-- Begin --

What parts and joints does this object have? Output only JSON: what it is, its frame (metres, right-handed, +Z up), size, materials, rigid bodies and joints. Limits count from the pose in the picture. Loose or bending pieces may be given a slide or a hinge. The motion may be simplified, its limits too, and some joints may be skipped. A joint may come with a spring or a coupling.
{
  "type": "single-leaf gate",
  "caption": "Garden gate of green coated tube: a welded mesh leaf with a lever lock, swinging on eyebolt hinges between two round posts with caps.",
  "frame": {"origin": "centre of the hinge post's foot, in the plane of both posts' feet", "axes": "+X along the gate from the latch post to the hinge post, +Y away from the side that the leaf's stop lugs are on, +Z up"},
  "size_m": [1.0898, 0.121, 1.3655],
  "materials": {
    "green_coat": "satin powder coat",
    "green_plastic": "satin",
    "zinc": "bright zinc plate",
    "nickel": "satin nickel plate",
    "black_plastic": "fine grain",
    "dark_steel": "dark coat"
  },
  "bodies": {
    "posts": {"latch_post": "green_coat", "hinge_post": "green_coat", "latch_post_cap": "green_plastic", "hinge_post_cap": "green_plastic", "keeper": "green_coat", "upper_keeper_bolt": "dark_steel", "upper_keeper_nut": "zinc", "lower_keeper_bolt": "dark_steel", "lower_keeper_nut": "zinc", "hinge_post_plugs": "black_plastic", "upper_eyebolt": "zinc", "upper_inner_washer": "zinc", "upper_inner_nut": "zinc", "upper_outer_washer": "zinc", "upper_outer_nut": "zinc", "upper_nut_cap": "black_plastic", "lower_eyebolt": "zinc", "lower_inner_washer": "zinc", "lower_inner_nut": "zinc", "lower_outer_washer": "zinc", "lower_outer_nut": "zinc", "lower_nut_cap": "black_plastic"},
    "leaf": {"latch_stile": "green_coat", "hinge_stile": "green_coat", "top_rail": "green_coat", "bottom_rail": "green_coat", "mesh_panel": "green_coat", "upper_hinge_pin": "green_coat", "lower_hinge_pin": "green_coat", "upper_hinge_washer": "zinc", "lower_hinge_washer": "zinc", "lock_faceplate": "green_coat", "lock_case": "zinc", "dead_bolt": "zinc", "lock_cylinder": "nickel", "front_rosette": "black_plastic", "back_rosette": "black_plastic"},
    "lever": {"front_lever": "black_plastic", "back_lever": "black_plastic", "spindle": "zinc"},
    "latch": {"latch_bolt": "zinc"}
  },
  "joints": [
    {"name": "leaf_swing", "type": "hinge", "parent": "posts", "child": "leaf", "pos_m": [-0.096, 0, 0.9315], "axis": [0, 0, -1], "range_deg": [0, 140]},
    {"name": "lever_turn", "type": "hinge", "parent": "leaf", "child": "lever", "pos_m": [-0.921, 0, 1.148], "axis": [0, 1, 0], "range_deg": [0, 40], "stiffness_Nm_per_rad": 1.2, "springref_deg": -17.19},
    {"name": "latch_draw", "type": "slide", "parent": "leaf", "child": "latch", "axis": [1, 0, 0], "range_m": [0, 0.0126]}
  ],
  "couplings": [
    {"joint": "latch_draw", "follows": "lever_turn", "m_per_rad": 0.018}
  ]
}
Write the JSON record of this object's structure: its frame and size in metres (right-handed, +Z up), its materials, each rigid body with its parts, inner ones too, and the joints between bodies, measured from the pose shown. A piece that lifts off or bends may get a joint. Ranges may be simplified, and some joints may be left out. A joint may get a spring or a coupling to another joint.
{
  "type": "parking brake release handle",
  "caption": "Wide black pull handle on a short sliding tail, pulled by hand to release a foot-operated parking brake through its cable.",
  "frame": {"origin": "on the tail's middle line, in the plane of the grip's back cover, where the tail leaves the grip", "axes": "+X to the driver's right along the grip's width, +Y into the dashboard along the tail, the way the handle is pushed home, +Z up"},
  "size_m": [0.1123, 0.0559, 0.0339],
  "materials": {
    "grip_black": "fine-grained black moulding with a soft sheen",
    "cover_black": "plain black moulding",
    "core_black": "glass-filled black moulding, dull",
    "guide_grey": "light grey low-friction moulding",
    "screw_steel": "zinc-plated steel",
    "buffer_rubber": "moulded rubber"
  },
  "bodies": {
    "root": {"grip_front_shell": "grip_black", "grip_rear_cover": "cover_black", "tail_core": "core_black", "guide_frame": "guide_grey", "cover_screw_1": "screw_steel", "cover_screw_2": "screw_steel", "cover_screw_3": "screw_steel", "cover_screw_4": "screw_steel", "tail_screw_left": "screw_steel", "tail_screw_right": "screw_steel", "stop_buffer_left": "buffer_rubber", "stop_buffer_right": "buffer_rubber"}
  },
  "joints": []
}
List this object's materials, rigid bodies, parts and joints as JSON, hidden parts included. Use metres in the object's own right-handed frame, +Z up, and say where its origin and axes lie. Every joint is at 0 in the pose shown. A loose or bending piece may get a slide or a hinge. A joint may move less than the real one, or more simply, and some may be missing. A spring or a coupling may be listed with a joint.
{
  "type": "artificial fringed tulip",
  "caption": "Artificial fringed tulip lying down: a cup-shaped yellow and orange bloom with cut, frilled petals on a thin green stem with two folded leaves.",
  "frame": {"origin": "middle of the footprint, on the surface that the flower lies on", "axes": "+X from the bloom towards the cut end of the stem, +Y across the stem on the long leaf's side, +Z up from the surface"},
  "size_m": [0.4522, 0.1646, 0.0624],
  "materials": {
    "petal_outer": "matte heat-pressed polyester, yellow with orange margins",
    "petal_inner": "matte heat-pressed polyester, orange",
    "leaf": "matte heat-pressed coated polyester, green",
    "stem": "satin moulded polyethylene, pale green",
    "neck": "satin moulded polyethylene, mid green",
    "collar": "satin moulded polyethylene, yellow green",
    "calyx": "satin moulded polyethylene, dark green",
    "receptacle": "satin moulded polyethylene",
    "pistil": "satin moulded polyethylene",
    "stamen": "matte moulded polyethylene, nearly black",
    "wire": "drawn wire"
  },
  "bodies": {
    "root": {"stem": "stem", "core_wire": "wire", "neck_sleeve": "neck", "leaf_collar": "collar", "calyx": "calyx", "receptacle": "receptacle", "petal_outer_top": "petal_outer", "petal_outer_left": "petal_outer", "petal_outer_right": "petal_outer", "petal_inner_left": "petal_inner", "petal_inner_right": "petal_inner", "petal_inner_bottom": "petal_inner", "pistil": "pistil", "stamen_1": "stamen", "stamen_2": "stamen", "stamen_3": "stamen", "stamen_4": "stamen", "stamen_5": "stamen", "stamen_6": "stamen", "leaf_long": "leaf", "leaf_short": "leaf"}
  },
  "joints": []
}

-- End --

Problem to work on:
Write out the complete set of records exactly as given.

Reply:
What parts and joints does this object have? Output only JSON: what it is, its frame (metres, right-handed, +Z up), size, materials, rigid bodies and joints. Limits count from the pose in the picture. Loose or bending pieces may be given a slide or a hinge. The motion may be simplified, its limits too, and some joints may be skipped. A joint may come with a spring or a coupling.
{
  "type": "single-leaf gate",
  "caption": "Garden gate of green coated tube: a welded mesh leaf with a lever lock, swinging on eyebolt hinges between two round posts with caps.",
  "frame": {"origin": "centre of the hinge post's foot, in the plane of both posts' feet", "axes": "+X along the gate from the latch post to the hinge post, +Y away from the side that the leaf's stop lugs are on, +Z up"},
  "size_m": [1.0898, 0.121, 1.3655],
  "materials": {
    "green_coat": "satin powder coat",
    "green_plastic": "satin",
    "zinc": "bright zinc plate",
    "nickel": "satin nickel plate",
    "black_plastic": "fine grain",
    "dark_steel": "dark coat"
  },
  "bodies": {
    "posts": {"latch_post": "green_coat", "hinge_post": "green_coat", "latch_post_cap": "green_plastic", "hinge_post_cap": "green_plastic", "keeper": "green_coat", "upper_keeper_bolt": "dark_steel", "upper_keeper_nut": "zinc", "lower_keeper_bolt": "dark_steel", "lower_keeper_nut": "zinc", "hinge_post_plugs": "black_plastic", "upper_eyebolt": "zinc", "upper_inner_washer": "zinc", "upper_inner_nut": "zinc", "upper_outer_washer": "zinc", "upper_outer_nut": "zinc", "upper_nut_cap": "black_plastic", "lower_eyebolt": "zinc", "lower_inner_washer": "zinc", "lower_inner_nut": "zinc", "lower_outer_washer": "zinc", "lower_outer_nut": "zinc", "lower_nut_cap": "black_plastic"},
    "leaf": {"latch_stile": "green_coat", "hinge_stile": "green_coat", "top_rail": "green_coat", "bottom_rail": "green_coat", "mesh_panel": "green_coat", "upper_hinge_pin": "green_coat", "lower_hinge_pin": "green_coat", "upper_hinge_washer": "zinc", "lower_hinge_washer": "zinc", "lock_faceplate": "green_coat", "lock_case": "zinc", "dead_bolt": "zinc", "lock_cylinder": "nickel", "front_rosette": "black_plastic", "back_rosette": "black_plastic"},
    "lever": {"front_lever": "black_plastic", "back_lever": "black_plastic", "spindle": "zinc"},
    "latch": {"latch_bolt": "zinc"}
  },
  "joints": [
    {"name": "leaf_swing", "type": "hinge", "parent": "posts", "child": "leaf", "pos_m": [-0.096, 0, 0.9315], "axis": [0, 0, -1], "range_deg": [0, 140]},
    {"name": "lever_turn", "type": "hinge", "parent": "leaf", "child": "lever", "pos_m": [-0.921, 0, 1.148], "axis": [0, 1, 0], "range_deg": [0, 40], "stiffness_Nm_per_rad": 1.2, "springref_deg": -17.19},
    {"name": "latch_draw", "type": "slide", "parent": "leaf", "child": "latch", "axis": [1, 0, 0], "range_m": [0, 0.0126]}
  ],
  "couplings": [
    {"joint": "latch_draw", "follows": "lever_turn", "m_per_rad": 0.018}
  ]
}
Write the JSON record of this object's structure: its frame and size in metres (right-handed, +Z up), its materials, each rigid body with its parts, inner ones too, and the joints between bodies, measured from the pose shown. A piece that lifts off or bends may get a joint. Ranges may be simplified, and some joints may be left out. A joint may get a spring or a coupling to another joint.
{
  "type": "parking brake release handle",
  "caption": "Wide black pull handle on a short sliding tail, pulled by hand to release a foot-operated parking brake through its cable.",
  "frame": {"origin": "on the tail's middle line, in the plane of the grip's back cover, where the tail leaves the grip", "axes": "+X to the driver's right along the grip's width, +Y into the dashboard along the tail, the way the handle is pushed home, +Z up"},
  "size_m": [0.1123, 0.0559, 0.0339],
  "materials": {
    "grip_black": "fine-grained black moulding with a soft sheen",
    "cover_black": "plain black moulding",
    "core_black": "glass-filled black moulding, dull",
    "guide_grey": "light grey low-friction moulding",
    "screw_steel": "zinc-plated steel",
    "buffer_rubber": "moulded rubber"
  },
  "bodies": {
    "root": {"grip_front_shell": "grip_black", "grip_rear_cover": "cover_black", "tail_core": "core_black", "guide_frame": "guide_grey", "cover_screw_1": "screw_steel", "cover_screw_2": "screw_steel", "cover_screw_3": "screw_steel", "cover_screw_4": "screw_steel", "tail_screw_left": "screw_steel", "tail_screw_right": "screw_steel", "stop_buffer_left": "buffer_rubber", "stop_buffer_right": "buffer_rubber"}
  },
  "joints": []
}
List this object's materials, rigid bodies, parts and joints as JSON, hidden parts included. Use metres in the object's own right-handed frame, +Z up, and say where its origin and axes lie. Every joint is at 0 in the pose shown. A loose or bending piece may get a slide or a hinge. A joint may move less than the real one, or more simply, and some may be missing. A spring or a coupling may be listed with a joint.
{
  "type": "artificial fringed tulip",
  "caption": "Artificial fringed tulip lying down: a cup-shaped yellow and orange bloom with cut, frilled petals on a thin green stem with two folded leaves.",
  "frame": {"origin": "middle of the footprint, on the surface that the flower lies on", "axes": "+X from the bloom towards the cut end of the stem, +Y across the stem on the long leaf's side, +Z up from the surface"},
  "size_m": [0.4522, 0.1646, 0.0624],
  "materials": {
    "petal_outer": "matte heat-pressed polyester, yellow with orange margins",
    "petal_inner": "matte heat-pressed polyester, orange",
    "leaf": "matte heat-pressed coated polyester, green",
    "stem": "satin moulded polyethylene, pale green",
    "neck": "satin moulded polyethylene, mid green",
    "collar": "satin moulded polyethylene, yellow green",
    "calyx": "satin moulded polyethylene, dark green",
    "receptacle": "satin moulded polyethylene",
    "pistil": "satin moulded polyethylene",
    "stamen": "matte moulded polyethylene, nearly black",
    "wire": "drawn wire"
  },
  "bodies": {
    "root": {"stem": "stem", "core_wire": "wire", "neck_sleeve": "neck", "leaf_collar": "collar", "calyx": "calyx", "receptacle": "receptacle", "petal_outer_top": "petal_outer", "petal_outer_left": "petal_outer", "petal_outer_right": "petal_outer", "petal_inner_left": "petal_inner", "petal_inner_right": "petal_inner", "petal_inner_bottom": "petal_inner", "pistil": "pistil", "stamen_1": "stamen", "stamen_2": "stamen", "stamen_3": "stamen", "stamen_4": "stamen", "stamen_5": "stamen", "stamen_6": "stamen", "leaf_long": "leaf", "leaf_short": "leaf"}
  },
  "joints": []
}